Il cuore di Plutone “batte” ancora, nonostante sia ghiacciato. La regione Tombaugh, le cui foto iconiche scattate dalla sonda New Horizons hanno fatto il giro del web, racchiude una pianura ghiacciata con un’età di soli 100 milioni di anni, tanto da far ritenere che sia ancora in pieno sviluppo geologico. Il ghiacciaio di azoto, spesso 4 chilometri ed esteso circa 1000, si chiama Sputnik Planum (vedi Media INAF) e la sua origine, secondo due ricercatori francesi, può essere spiegata da una combinazione di caratteristiche superficiali e processi atmosferici.
Tanguy Bertrand e François Forget sono gli autori dello studio “Observed glacier and volatile distribution on Pluto from atmosphere–topography processes” pubblicato oggi sulla rivista Nature. A Media INAF, il primo autore ha spiegato che «il ghiacciaio si è formato probabilmente insieme al bacino dello Sputnik Planum. Il nostro modello mostra che l’azoto ghiacciato si accumula inevitabilmente e rapidamente nella parte più profonda del bacino, formando così una riserva permanente». Bertrand ha detto che il ghiaccio rimane intrappolato soprattutto a causa dello scarso calore proveniente dal Sole, ma anche dato il particolare equilibrio solido/gas dell’azoto. Il ricercatore dell’Università Pierre e Marie Curie di Parigi ha specificato: «Nella parte inferiore del bacino, la pressione atmosferica – e quindi dell’azoto gassoso – è superiore, quindi la corrispondente temperatura della brina è superiore a quella esterna del bacino e ciò causa il rapido congelamento dell’azoto». La conclusione è che «non c’è alcuna necessità di una riserva interna di azoto ghiacciato per spiegare la formazione del ghiacciaio, come suggerito da studi precedenti».

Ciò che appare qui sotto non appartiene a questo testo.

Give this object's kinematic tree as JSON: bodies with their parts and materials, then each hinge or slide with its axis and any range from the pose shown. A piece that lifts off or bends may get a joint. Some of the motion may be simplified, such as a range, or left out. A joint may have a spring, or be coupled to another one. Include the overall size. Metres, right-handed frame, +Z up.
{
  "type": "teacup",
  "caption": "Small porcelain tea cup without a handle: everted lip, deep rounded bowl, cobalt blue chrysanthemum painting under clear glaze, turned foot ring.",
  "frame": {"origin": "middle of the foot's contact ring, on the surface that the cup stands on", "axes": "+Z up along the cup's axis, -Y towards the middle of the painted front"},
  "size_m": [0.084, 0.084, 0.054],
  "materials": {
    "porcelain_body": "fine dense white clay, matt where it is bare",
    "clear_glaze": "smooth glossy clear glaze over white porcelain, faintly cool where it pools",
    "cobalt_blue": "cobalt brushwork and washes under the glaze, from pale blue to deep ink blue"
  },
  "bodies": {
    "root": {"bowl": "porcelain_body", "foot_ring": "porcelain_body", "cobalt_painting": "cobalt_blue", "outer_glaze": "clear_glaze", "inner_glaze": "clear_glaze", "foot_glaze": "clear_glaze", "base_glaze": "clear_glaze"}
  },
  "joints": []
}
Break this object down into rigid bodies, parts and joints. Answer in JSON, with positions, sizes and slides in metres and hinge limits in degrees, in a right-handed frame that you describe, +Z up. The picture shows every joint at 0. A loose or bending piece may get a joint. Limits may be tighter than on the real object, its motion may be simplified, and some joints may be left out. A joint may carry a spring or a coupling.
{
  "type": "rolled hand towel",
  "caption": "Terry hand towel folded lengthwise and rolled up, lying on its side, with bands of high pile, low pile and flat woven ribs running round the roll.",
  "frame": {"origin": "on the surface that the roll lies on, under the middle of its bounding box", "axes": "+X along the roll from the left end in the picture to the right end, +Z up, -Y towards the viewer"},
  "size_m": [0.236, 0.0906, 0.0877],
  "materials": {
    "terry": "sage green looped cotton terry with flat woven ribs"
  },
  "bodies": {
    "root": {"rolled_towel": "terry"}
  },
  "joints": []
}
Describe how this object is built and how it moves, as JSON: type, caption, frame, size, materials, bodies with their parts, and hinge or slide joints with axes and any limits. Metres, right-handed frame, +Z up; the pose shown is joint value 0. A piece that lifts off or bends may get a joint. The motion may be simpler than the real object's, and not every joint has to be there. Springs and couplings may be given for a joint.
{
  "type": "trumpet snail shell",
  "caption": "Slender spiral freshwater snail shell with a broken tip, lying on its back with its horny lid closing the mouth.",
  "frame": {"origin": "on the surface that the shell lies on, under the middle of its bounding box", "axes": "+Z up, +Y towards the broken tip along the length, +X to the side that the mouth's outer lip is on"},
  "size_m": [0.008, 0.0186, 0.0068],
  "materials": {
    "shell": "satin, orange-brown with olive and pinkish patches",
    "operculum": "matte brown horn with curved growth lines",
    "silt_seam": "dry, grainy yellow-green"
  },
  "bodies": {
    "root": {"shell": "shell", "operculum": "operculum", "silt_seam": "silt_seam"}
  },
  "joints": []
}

Bertrand e Forget hanno eseguito diverse simulazioni per studiare l’evoluzione dei componenti chimici che formano i depositi di ghiaccio su Plutone ripercorrendo al computer circa 50 mila anni (terrestri) di storia del pianeta nano. Di certo, anche la conformazione della superficie di Plutone ha influenzato la formazione del ghiacciaio, vista la presenza di profonde cavità che intensificano il raffreddamento dell’azoto. In più, anche su Plutone esistono le stagioni (come sugli altri pianeti) e proprio i cicli climatici influenzano le gelate stagionali. «Il ghiaccio superficiale – ha aggiunto Bertrand – segue le stagioni, che sono molto lunghe su Plutone (un anno corrisponde a 248 anni terrestri). Sulla Terra il ghiaccio ricopre l’intero Oceano Artico durante l’inverno boreale. Su Plutone, il metano gelato copre l’emisfero invernale e può resistere fino a primavera, che è la stagione attualmente in corso sul pianeta nano». Quindi i ricercatori hanno previsto che la gelata sia attualmente in fase di sublimazione (quando si passa direttamente dalla fase solida del ghiaccio alla fase gassosa) e presto scomparirà.
Il mistero di Plutone non è stato ancora risolto, soprattutto se si pensa all’atmosfera che custodisce ancora diversi segreti. «Questi risultati – ha proseguito Bertrand – ci aiutano ad avere un’immagine globale migliore di Plutone. Grazie a New Horizons abbiamo scoperto un’intensa attività superficiale su Plutone: si è visto che i ghiacci volatili sono sottoposti a cicli intensi e, formando ghiacciai e gelate, erodono e plasmano le aree circostanti. Ma c’è dell’altro. Su Plutone si verificano molti fenomeni del tutto sconosciuti sulla Terra, per questo alcuni dati sono tuttora inspiegabili».